Applying the Mohr–Coulomb criterion, the regression equation σ₁ = b + mσ₃ is derived. Constants m and b are determined by fitting test data to this equation. Substituting these values into Equation (10) allows for calculating the cohesion (c) and internal friction angle (φ) of the slate under different bedding angles and water contents.
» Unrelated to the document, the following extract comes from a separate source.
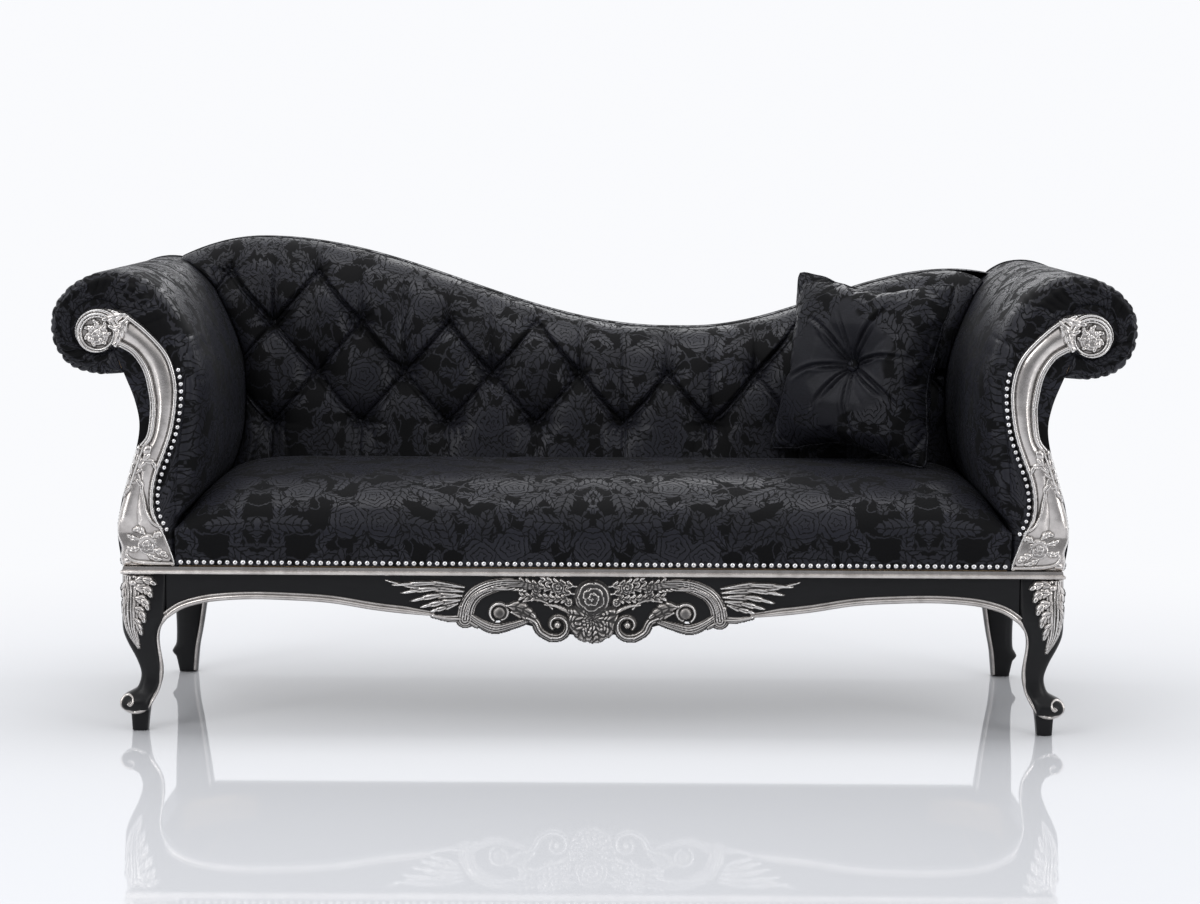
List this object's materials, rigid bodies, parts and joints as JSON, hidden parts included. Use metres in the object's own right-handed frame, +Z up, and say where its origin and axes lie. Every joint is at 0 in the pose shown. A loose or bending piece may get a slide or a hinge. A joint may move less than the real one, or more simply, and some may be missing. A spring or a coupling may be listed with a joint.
{
  "type": "chaise longue",
  "caption": "Baroque chaise longue with scroll arms, a button-tufted back falling in a wave to one end, carved show frame on cabriole legs and a loose buttoned pillow.",
  "frame": {"origin": "on the floor, under the middle of the bounding box", "axes": "+X along the seat to the low end of the back, +Y from the front to the back, +Z up"},
  "size_m": [2, 0.72, 0.901],
  "materials": {
    "black_lacquer": "satin lacquer",
    "silver_leaf": "antique silver leaf with a dark glaze in the hollows",
    "timber": "raw beech",
    "damask": "black damask with blue-grey satin flowers",
    "dust_cloth": "plain black cloth",
    "nickel": "polished nickel",
    "steel": "zinc-plated",
    "jute": "woven jute",
    "foam": "open foam",
    "glide": "matte"
  },
  "bodies": {
    "frame": {"front_apron": "black_lacquer", "rear_rail": "black_lacquer", "left_rail": "black_lacquer", "right_rail": "black_lacquer", "front_left_leg": "black_lacquer", "front_right_leg": "black_lacquer", "rear_left_leg": "black_lacquer", "rear_right_leg": "black_lacquer", "left_knee_carving": "silver_leaf", "right_knee_carving": "silver_leaf", "apron_bead": "silver_leaf", "apron_crest": "silver_leaf", "front_moulding": "silver_leaf", "left_moulding": "silver_leaf", "right_moulding": "silver_leaf", "rear_moulding": "silver_leaf", "foot_glides": "glide", "corner_blocks": "timber", "corner_screws": "steel", "left_arm_facing": "silver_leaf", "right_arm_facing": "silver_leaf", "left_arm_boards": "timber", "right_arm_boards": "timber", "left_arm_rails": "timber", "right_arm_rails": "timber", "left_arm_panel": "damask", "right_arm_panel": "damask", "left_arm_padding": "damask", "right_arm_padding": "damask", "left_facing_nails": "nickel", "right_facing_nails": "nickel", "seat_frame": "timber", "webbing_across": "jute", "webbing_along": "jute", "seat_foam": "foam", "seat_cover": "damask", "seat_nails": "nickel", "dust_cover": "dust_cloth", "back_posts": "timber", "back_top_rail": "timber", "back_bottom_rail": "timber", "back_padding": "damask", "back_buttons": "damask", "back_panel": "damask"},
    "pillow": {"pillow_cover": "damask", "pillow_filling": "foam", "pillow_buttons": "damask"}
  },
  "joints": [
    {"name": "pillow_lift", "type": "slide", "parent": "frame", "child": "pillow", "axis": [0, 0, 1], "range_m": [0, 0.45]}
  ]
}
$$\left\{\begin{array}{l}\sin \phi =\frac{m-1}{m+1}\\ c=b\frac{1-\sin \phi }{2\cos \phi }\end{array}\right.$$

(10)

As illustrated in Figure 16, cohesion exhibits a U-shaped pattern as the bedding angle increases, showing significant anisotropy. Cohesion, indicative of the shear resistance of the failure surface, reflects the sample’s shear resistance. At β = 0° or 90°, the fracture surface typically intersects the bedding plane, hindering continuous fracture propagation and making it challenging for shear fractures to develop along this plane, thereby increasing cohesion. The overall variations in dry, natural, and saturated states are 61.73, 31.75, and 72.30 MPa, respectively. Notably, the variation amplitude in dry and saturated states is more pronounced than in the natural state, suggesting that water content significantly influences cohesion. Fluctuations are considerable between 0° and 45°, with decreases in dry, natural, and saturated states being 100%, 68.7%, and 100%, respectively. The internal friction angle in the natural state mirrors the cohesion trend, while in dry and saturated states, it follows an increase–decrease–increase pattern. Excluding two minimum values in saturated samples, the change amplitudes in other states hover around 18°, showing no marked difference, indicating that water content slightly affects the internal friction angle variation but significantly influences its trend.

5. Conclusions

This study conducts uniaxial and triaxial compression experiments on weathered slates from the Proterozoic Banxi Group in Changsha City, China. The analyses of stress-strain curves, deformation and failure modes, and mechanical parameters revealed the anisotropic characteristics of slate under varying water contents, bedding angles, and confining pressure conditions. The following conclusions can be drawn:

• Under uniaxial compression, the compaction stage of microfractures in slate is inconspicuous. The subsequent stable development stage of microelastic fractures is brief. When peak strength is reached, the stress sharply decreases, exhibiting characteristics consistent with brittle fracture. With applied confining pressure, slate compactness increases as confining pressure rises, restricting fracture development under loading and decelerating the failure process. This is macroscopically observed as a reduction in brittleness and an increase in plasticity.
• As water content increases, certain minerals dissolve along the bedding direction, increasing the number and size of microfractures and gradually reducing the peak strength of the sample. In this scenario, the bedding plane deteriorates more than the matrix, making the slate more susceptible to shear failure along the bedding direction. The yield stage becomes more pronounced in the stress–strain curve, and the post-peak stress reduction is slower.
• The failure mode of the slate strongly correlates with the bedding angle. Samples at 0° typically exhibit splitting shear failure through the bedding plane; those at 30° primarily experience shear failure through the matrix; samples at 45° demonstrate both failure along the bedding plane and partial shear failure along it; all failure modes of the 60° samples involve shear failure along the bedding plane; the 90° samples predominantly fail by splitting tension.
• As the bedding angle increases, the compressive strength of the slate displays a U-shaped trend, with higher values at both ends and a lower value in the middle. Incorporating the anisotropic parameter, the Hoek–Brown formula more accurately predicts slates’ uniaxial and triaxial compressive strengths with different bedding angles. The anisotropic properties of slate compressive strength vary with confining pressure and water content: They diminish as confining pressure compacts the microfractures between weak slate bedding planes and intensify as water infiltrates fractures and pores between beddings, exacerbating deterioration responses. The slate in this study exhibits medium to high anisotropy.
• Currently, two trends are observed in the variation of elastic modulus: one is proportional to the bedding angle, and the other follows a U-shaped curve. The elastic modulus of slate in this study forms a U-shaped pattern with the bedding angle; however, the change is minor between 0° and 60° and becomes pronounced at 90°. Utilizing the generalized Hooke’s Law to describe the curve between elastic modulus and bedding angle and comparing R² under various water contents and confining pressures, it is evident that a lower degree of anisotropy in the elastic modulus indicates better agreement between the calculated and actual values.
• The Poisson’s ratio and internal friction angle of slate remain relatively unchanged at different bedding angles, while cohesion follows a U-shaped pattern with increasing bedding angle. All three are influenced by water content, notably in Poisson’s ratio value, the trend of internal friction angle variation, and the range of cohesion changes. These aspects exhibit significant differences under varying water contents.